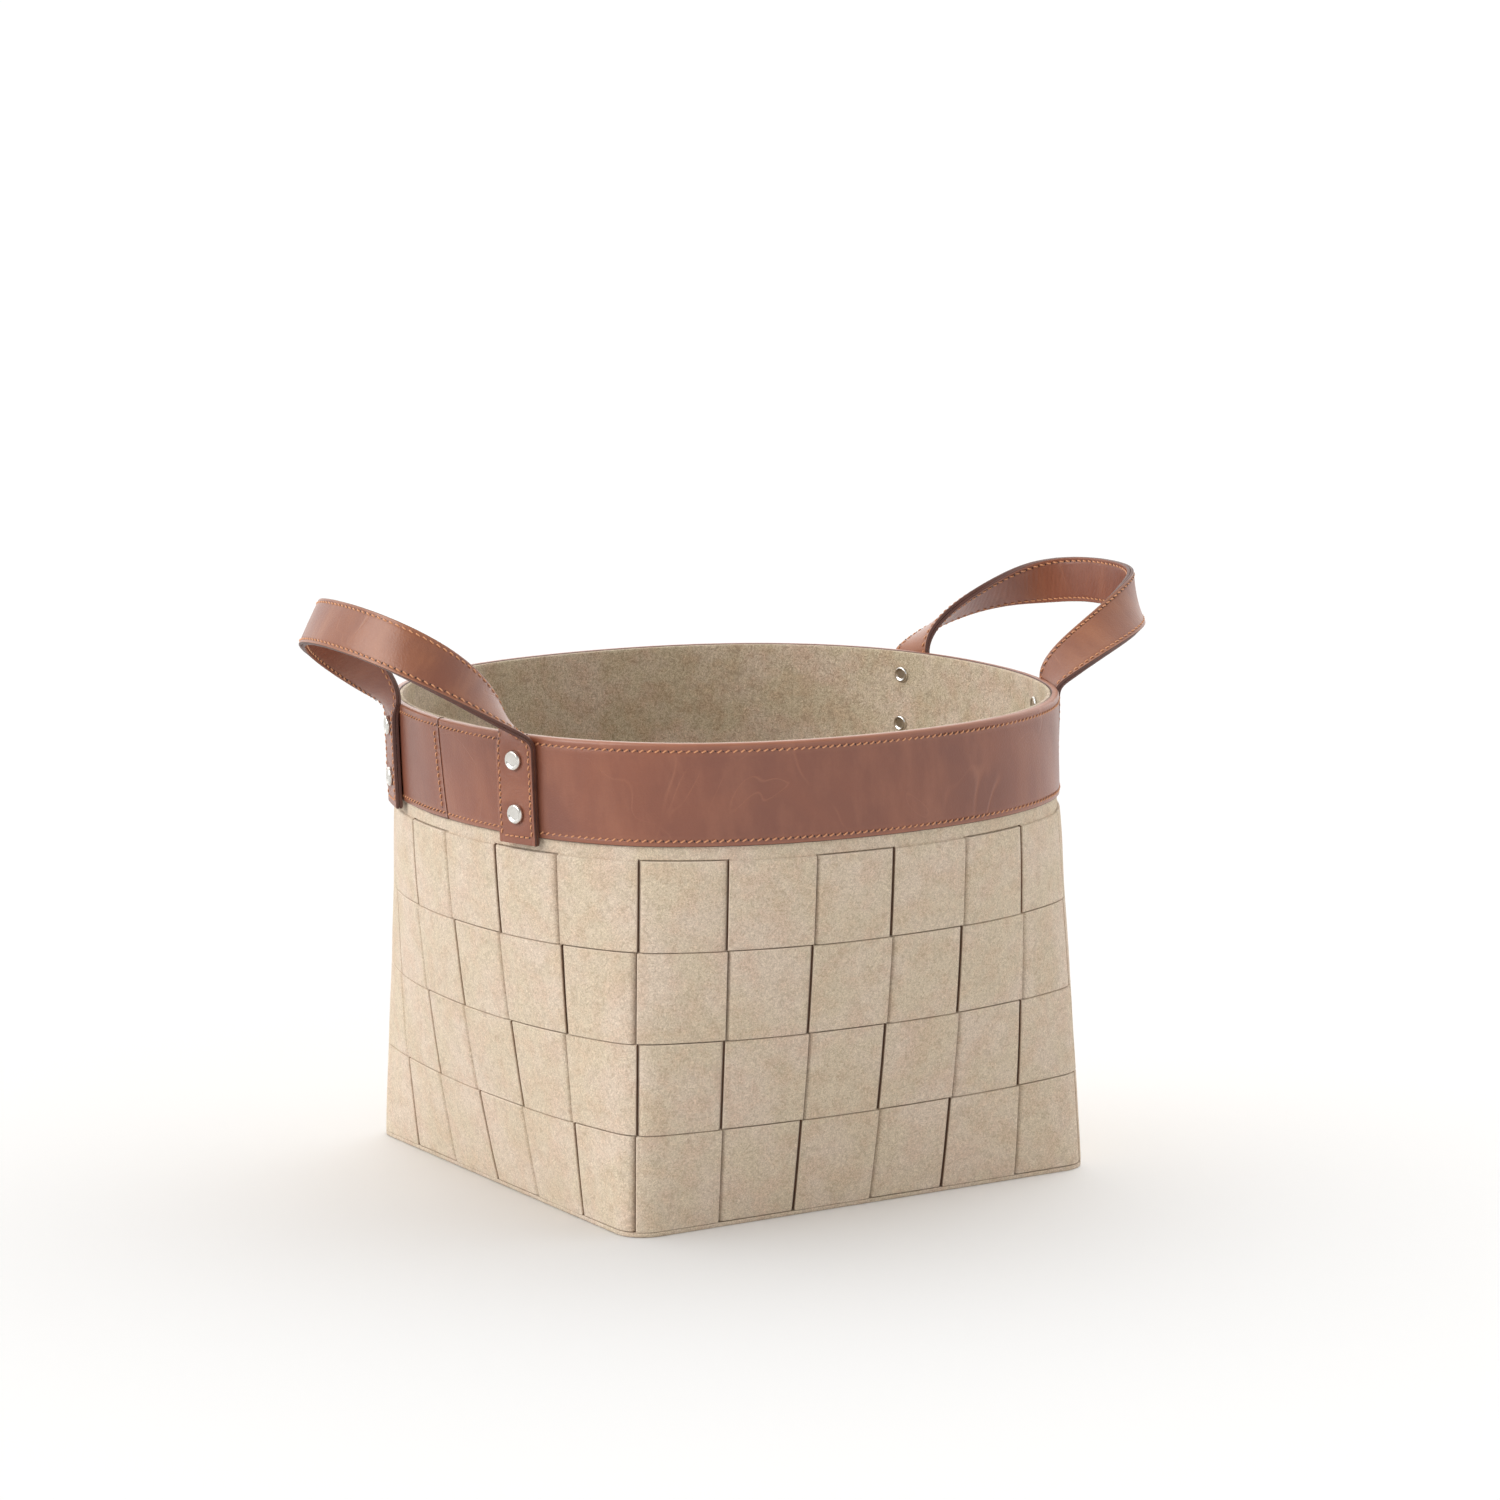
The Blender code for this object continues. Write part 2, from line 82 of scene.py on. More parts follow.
---+---
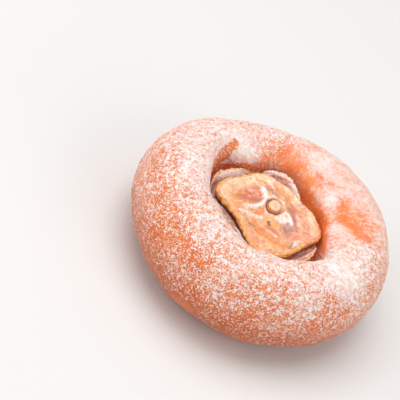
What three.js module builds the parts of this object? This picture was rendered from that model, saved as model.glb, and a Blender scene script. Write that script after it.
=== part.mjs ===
---+---
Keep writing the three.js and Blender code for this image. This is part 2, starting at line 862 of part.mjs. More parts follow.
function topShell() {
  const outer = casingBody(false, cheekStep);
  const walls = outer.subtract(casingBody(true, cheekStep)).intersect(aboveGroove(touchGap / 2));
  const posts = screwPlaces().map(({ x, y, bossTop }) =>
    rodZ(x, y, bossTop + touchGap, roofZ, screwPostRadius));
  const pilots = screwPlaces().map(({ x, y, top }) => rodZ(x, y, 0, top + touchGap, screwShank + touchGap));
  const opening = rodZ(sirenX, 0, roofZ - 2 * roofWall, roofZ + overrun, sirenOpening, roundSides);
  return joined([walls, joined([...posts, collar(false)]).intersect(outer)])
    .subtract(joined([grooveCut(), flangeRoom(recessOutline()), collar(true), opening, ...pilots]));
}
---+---
Exercise goal = Only lines holding the string "scene" are wanted; gather each one from the entries above.

Exercise response =
The Blender code for this object continues. Write part 2, from line 82 of scene.py on. More parts follow.
What three.js module builds the parts of this object? This picture was rendered from that model, saved as model.glb, and a Blender scene script. Write that script after it.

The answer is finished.